Subsequently BCGE made two claims against Polevent:

  1. First, BCGE claimed damages for deceipt; and
  2. Second, BCGE made a further claim (articulated in the pleadings as a claim "Further of alternatively" to the first) in restitution as the amount paid by BCGE had been a mistake.  Its argument was that, due to Polevent's knowledge that this payment was meade erooneously, the conscience of Polevent was affected in such a way that a constructive trust arose in favour of BCGE.  BCGE argued that this provided BCGE with a proprietary claim in respect of the frozen assets.

It was agreed that the claim in deceit was governed by the law of Geneva.  However, the parties disagreed as to the law governing BGCE's claim in restitution, with BGCE arguing for English law and Enoi arguing for the law of Geneva.  This was critical to BGCE's claim because the law of Geneva does not recognise proprietary claims.  If BGCE's proprietary claim in restitution was governed by English law, BGCE would (if successful in its claim) effectively rank ahead of Enoi as a creditor of Polevent.  If BGCE's claim was governed by the law of Geneva, BGCE would (if successful) rank equally with Enoi.

Rome II Regulation

Determination of the law governing BCGE's claim in restitution depended upon an interpretation of the Rome II Regulation, which sets out rules by which EU member states determine the law applicable to non-contractual obligations.   

Article 4 (General Rule) states:

(1) …the law applicable to a non-contractual obligation arising out of a tort/delictshall be the law of the country in which the damage occurs irrespective of the country in which the event giving rise to the damage occurred and irrespective of the country or countries in which the indirect consequences of that event occur…

(3) where it is clear from all the circumstances of the case that the tort/delict ismanifestly more closely connected with a country other than that indicated in paragraphs 1 or 2,   the law of that other country shall apply.  A manifestly closer connection with another            country might be based in particular on a pre-existing relationship between the parties, such as a contract, that is closely connected with the tort/delict in question. 

Article 10 (Unjust enrichment) states:

(1) If a non-contractual obligation arising out of unjust enrichment, including payment of amounts wrongly received, concerns a relationship existing between the parties, such as one arising out of a contract or a tort/delict, that is closely connected with that unjust enrichment, it shall be governed by the law that governs that relationship… 
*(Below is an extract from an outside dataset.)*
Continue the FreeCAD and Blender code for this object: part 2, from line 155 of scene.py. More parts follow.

(3) Where the law applicable cannot be determined on the basis of paragraphs 1 or 2, it    shall be the law of the country in which the unjust enrichment took place

(4) Where it is clear from all the circumstances of the case that the non-contractual obligation arising out of unjust enrichment is manifestly more closely connected with a country other than that indicated in paragraphs 1, 2 and 3, the law of that other country shall apply. 

Enoi's arguments

Enoi claimed that in reality, the only cause of action alleged by BCGE was fraud and that the proprietary remedy sought was a remedy for that fraud assumed on a restitutionary basis.  As such, the claim arose out of tort/delict. Article 4(1) therefore applied such that the governing law was the law of the place in which the damage occurred (ie Geneva, where the instructions for payment were made).
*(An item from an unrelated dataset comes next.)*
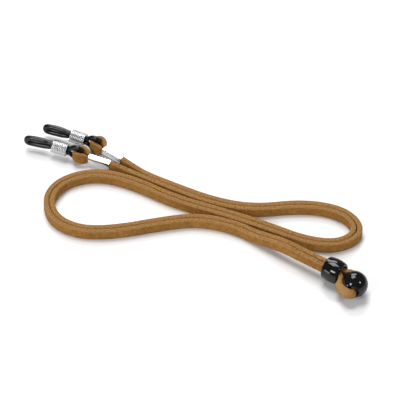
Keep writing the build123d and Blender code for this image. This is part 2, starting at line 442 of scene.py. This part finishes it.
def bead():
    n = Nodes("bead_black")
    place = n.place()
    cloud = n.noise(place, 500.0, 3.0)
    colour = n.ramp(cloud, [(0.3, (0.003, 0.003, 0.004)), (0.7, (0.007, 0.007, 0.008))])
    n.join(colour, n.shader.inputs["Base Color"])
    n.join(n.math("ADD", n.math("MULTIPLY", cloud, 0.05), 0.05), n.shader.inputs["Roughness"])
    n.settings({"Specular IOR Level": 0.35})
    return n.material


SUEDE = suede()
CRIMP = chrome("crimp_chrome", (0.74, 0.745, 0.76), 0.16, 900.0)
COIL = chrome("coil_chrome", (0.78, 0.785, 0.80), 0.30, 700.0)
RUBBER_BLACK = rubber()
BEAD = bead()

# ---------------------------------------------------------------- the lace
lace_line = spline_points("lace_route", lace_points, resolution=32)


def eased(value):
    value = min(1.0, max(0.0, value))
    return value * value * (3 - 2 * value)


def lace_size(s, total, p):
    """Full section on the strands, thinner and leaning on the ball round the fold."""
    along = (p.x - BARREL[0]) * STRAP[0] + (p.y - BARREL[1]) * STRAP[1]
    across = (p.x - BARREL[0]) * LEFT[0] + (p.y - BARREL[1]) * LEFT[1]
    on_fold = eased(along / 0.0025) if abs(across) < 0.012 and p.z > 0.003 else 0.0
    in_ball = on_fold * eased((across + 0.0062) / 0.0025) * eased((along - 0.0045) / 0.002)
    wave = 0.5 * math.sin(s * 410.0) + 0.5 * math.sin(s * 173.0 + 1.3)
    half_t = LACE_THICKNESS / 2 - LACE_SLACK + THICKNESS_WAVE * wave
    half_t += (FOLD_THICKNESS / 2 - half_t) * on_fold - IN_BALL_THINNER * in_ball
    half_w = LACE_WIDTH / 2 - LACE_SLACK + WIDTH_WAVE * math.sin(s * 260.0 + 0.6)
    half_w -= ON_FOLD_NARROWER * on_fold + IN_BALL_NARROWER * in_ball
    lean = ON_BALL_LEAN * on_fold * eased((-across - 0.0012) / 0.003)
    return half_t, half_w, LACE_CORNER - ON_FOLD_CORNER_LESS * on_fold, LACE_CROWN, lean


lace = band_mesh("suede_lace", lace_line, lace_size, SUEDE)
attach(lace, "lace")
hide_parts("front_strand", "rear_strand", "ball_bight")


# ---------------------------------------------------------------- end loops, rubber loops, coils
def placed(origin, d, along, left, up):
    side = turned(d, 90)
    return Vector((
        origin[0] + d[0] * along + side[0] * left,
        origin[1] + d[1] * along + side[1] * left,
        origin[2] + up,
    ))


def end_fitting(name, tail_from, mouth, loop_turn, link_angle):
    """The folded lace end beyond a crimp, and the rubber ring linked through it."""
    d = unit(tail_from, mouth)
    far = moved(mouth, d, CRIMP_LENGTH)
    loop_d = turned(d, loop_turn)
    origin = (far[0], far[1], CRIMP_HEIGHT)
    rise = LINK_HEIGHT - CRIMP_HEIGHT
    reach = LOOP_REACH
    # plan of the folded lace end: out of the crimp, round the rubber and back into it
    inside = [(-0.0050, 0.00040), (-0.0008, 0.00040)]
    outside = [
        (0.0004, 0.00050, 0.1 * rise), (reach - 0.0014, 0.00150, 0.6 * rise),
        (reach + 0.0004, 0.00205, rise), (reach + 0.0018, 0.00125, rise),
    ]
    points = [placed(origin, d, a, b, 0) for a, b in inside]
    points += [placed(origin, loop_d, a, b, c) for a, b, c in outside]
    points += [placed(origin, loop_d, a, -b, c) for a, b, c in outside[::-1]]
    points += [placed(origin, d, a, -b, 0) for a, b in inside[::-1]]
    line = spline_points(name + "_fold", points, resolution=24)

    def size(s, total, p):
        from_end = min(s, total - s)
        squeezed = 1 - eased((from_end - CRIMPED_LENGTH) / OPENING_LENGTH)
        pinched = max(0.0, (from_end / (total / 2) - PINCH_FROM) / PINCH_SHARE) ** 0.7
        half_t = END_HALF_THICKNESS - SQUEEZED_THINNER * squeezed
        half_w = END_HALF_WIDTH - SQUEEZED_NARROWER * squeezed - PINCHED_NARROWER * pinched
        lean = END_LEAN * (1 - squeezed) * math.cos(math.pi * s / total)
        return half_t, half_w, END_CORNER, LACE_CROWN, -lean

    fold = band_mesh(name + "_suede_fold", line, size, SUEDE)
    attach(fold, "lace")
    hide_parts(name + "_lace_loop")

    pivot = moved(far, loop_d, reach - PIVOT_INSET)
    a = math.radians(link_angle)
    link_d = (math.cos(a), math.sin(a))
    link = (pivot[0], pivot[1], LINK_HEIGHT)
    # along the link, to its left as the temple loop bends, and up
    upper = [
        (0.0000, 0.0, 0.00110), (0.00005, 0.0, 0.00230), (0.0018, 0.0, 0.00243),
        (0.0033, 0.0, 0.00130), (0.0042, 0.0, 0.00083), (0.0070, 0.0, 0.00081),
        (0.0098, 0.0, 0.00082), (0.0112, 0.0, 0.00086), (0.0130, 0.00008, 0.00106),
        (0.0155, 0.00030, 0.00118), (0.0178, 0.00064, 0.00112), (0.0191, 0.00082, 0.00075),
    ]
    ring = [placed(link, link_d, s, b, r) for s, b, r in upper]
    ring += [placed(link, link_d, s, b, -r) for s, b, r in upper[::-1]]
    line = spline_points(name + "_ring", ring, cyclic=True, resolution=16)

    def thickness(p):
        along = (p.x - link[0]) * link_d[0] + (p.y - link[1]) * link_d[1]
        return RUBBER / 2 + TEMPLE_THICKER * eased((along - TEMPLE_FROM) / TEMPLE_RUN)

    loop = tube_mesh(name + "_rubber_ring", line, thickness, RUBBER_BLACK)
    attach(loop, name + "_rubber")
    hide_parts(name + "_rubber_loop")


end_fitting("front", FRONT_TAIL[-2], FRONT_TAIL[-1], 0, 156.5)
end_fitting("rear", REAR_TAIL[-2], REAR_TAIL[-1], -12, 153.5)


# ---------------------------------------------------------------- CAD pieces keep their shapes
def dress(node, material):
    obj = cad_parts[node]
    obj.data.materials.clear()
    obj.data.materials.append(material)


for end in ("front", "rear"):
    dress(end + "_crimp", CRIMP)
    dress(end + "_spring_coil", COIL)
dress("slider_bead", BEAD)
dress("ball_bead", BEAD)

# ---------------------------------------------------------------- floor, light and camera
def floor_material():
    n = Nodes("floor_white")
    place = n.place()
    cloud = n.noise(place, 8.0, 2.0)
    colour = n.ramp(cloud, [(0.3, (0.88, 0.88, 0.89)), (0.7, (0.90, 0.90, 0.905))])
    n.join(colour, n.shader.inputs["Base Color"])
    n.settings({"Roughness": 0.45, "Specular IOR Level": 0.35})
    return n.material


bm = bmesh.new()
bmesh.ops.create_grid(bm, x_segments=2, y_segments=2, size=3.0)
floor = add_object("floor", bm, floor_material(), smooth=False)


def area_light(name, place, size, power):
    """A white rectangular light aimed at the middle of the floor."""
    data = bpy.data.lights.new(name, "AREA")
    data.shape = "RECTANGLE"
    data.size, data.size_y = size
    data.energy = power
    obj = bpy.data.objects.new(name, data)
    bpy.context.scene.collection.objects.link(obj)
    obj.location = place
    obj.rotation_euler = (-Vector(place)).to_track_quat("-Z", "Y").to_euler()


area_light("overhead", (-0.10, 0.26, 0.80), (0.42, 0.36), 4.2)
area_light("back_softbox", (-0.02, 0.58, 0.56), (0.45, 0.26), 3.0)
area_light("front_left", (-0.56, -0.60, 0.58), (0.26, 0.26), 3.6)
area_light("front_right", (0.70, -0.36, 0.61), (0.18, 0.18), 1.8)
area_light("low_left", (-0.80, -0.46, 0.14), (0.34, 0.22), 1.2)

world = bpy.data.worlds.new("studio")
bpy.context.scene.world = world
world.use_nodes = True
world.node_tree.nodes["Background"].inputs["Color"].default_value = (1.0, 1.0, 1.0, 1.0)
world.node_tree.nodes["Background"].inputs["Strength"].default_value = 0.14
bpy.context.scene.view_settings.view_transform = "Standard"

target = Vector((0.0025, 0.0068, 0.0))
distance = 0.9
elevation = math.radians(44)
camera_data = bpy.data.cameras.new("camera")
camera_data.sensor_width = 36.0
camera_data.lens = 251.1
camera_data.clip_start = 0.01
camera_data.clip_end = 20.0
camera = bpy.data.objects.new("camera", camera_data)
bpy.context.scene.collection.objects.link(camera)
camera.location = target + distance * Vector((0, -math.cos(elevation), math.sin(elevation)))
camera.rotation_euler = (math.radians(90) - elevation, 0, 0)
bpy.context.scene.camera = camera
Its alternative argument, based on Article 10(1), was that the unjust enrichment concerned a relationship arising out of a tort/delict such that the governing law was the same law as that which governed that relationship.  As a further alternative, Enoi relied on Article 10(4) on the basis that the obligation which had arisen from the unjust enrichment was manifestly more closely connected to Geneva.  

BCGE's arguments

BCGE relied on Article 10(3) of Rome II to assert that the claim in restitution was governed by English law as England was the country in which the unjust enrichment took place (the Natwest account was in London).  BCGE rejected Enoi's assertion that BGCE had only one claim in fraud, and argued that there were two claims (one in fraud and the other alternative claim in restitution). 

Decision

The judge found that there were two causes of action pleaded by BCGE pointing to the separate paragraphs of the pleadings dealing with each of these claims.  He held that the articulation of the proprietary remedy was sufficiently wide to be both (i) a proprietary remedy as an incident of the claim in deceit and (ii) a proprietary claim as an incident of a claim in restitution for money paid by mistake (i.e. unjust enrichment).   The judge did not consider that a claim for unjust enrichment was a "non-contractual obligation arising out of a tort/delict" within Article 4.  Although deceit was the reason why the payment was made to Polevent, the deceit was not "a necessary ingredient of the cause of action".  
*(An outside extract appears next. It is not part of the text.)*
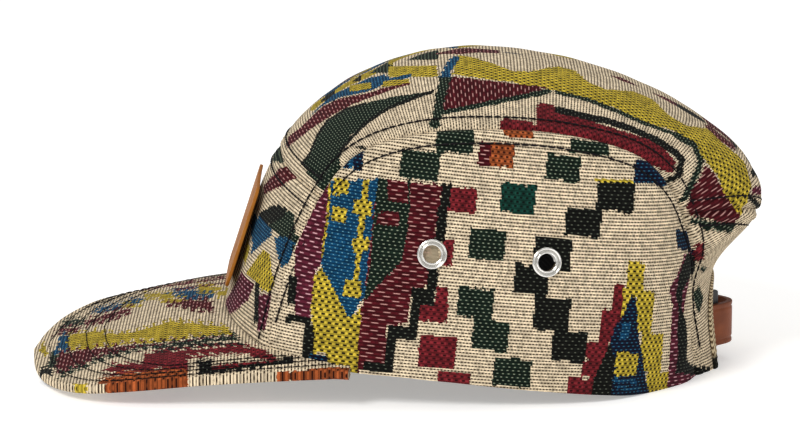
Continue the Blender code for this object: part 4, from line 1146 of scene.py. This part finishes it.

On this basis the judge decided that Article 4 did not assist in this case and that the answer lay in Article 10. Article 10(1), however, was held not to be applicable, on the basis that it did not encompass the relationship of tortfeasor and innocent party, but was rather aimed at a relationship such as contract that is in existence prior to the claim.   There had been no such relationship between BCGE and Polevent before the money had been paid into the Natwest account.  

The matter therefore turned on Article 10(3) under which the applicable law was the law of the country in which the unjust enrichment had occurred (which was England).  The judge further dismissed the assertion that English law was displaced under Article 10(4) on the basis that the obligation arising out of the unjust enrichment was "manifestly more closely connected" with Geneva. He stated that the obligation could be deemed to be just as closely connected with England (where Polevent received payment) as Geneva (where the payment instructions were made).  

On this basis, the judge held that the applicable law in relation to the claim of unjust enrichment was English law.  

Comment

Rome II (unlike the Rome I Regulation, which applies to contractual obligations) is still relatively new legislation.  Its interpretation is still a matter of debate and this case will help to clarify aspects of it. 

The case also demonstrates how the applicable law may depend on the precise formulation of the claim.  The bank's loss occurred in Geneva, and the fraud claim was accordingly governed by the law of Geneva. However, on precisely the same facts, Polevent's gain took place in England and so the claim in restitution for unjust enrichment was governed by English law. Given the potential importance of being able to establish a claim under a particular law, parties need to pay close attention to the formulation of their claims.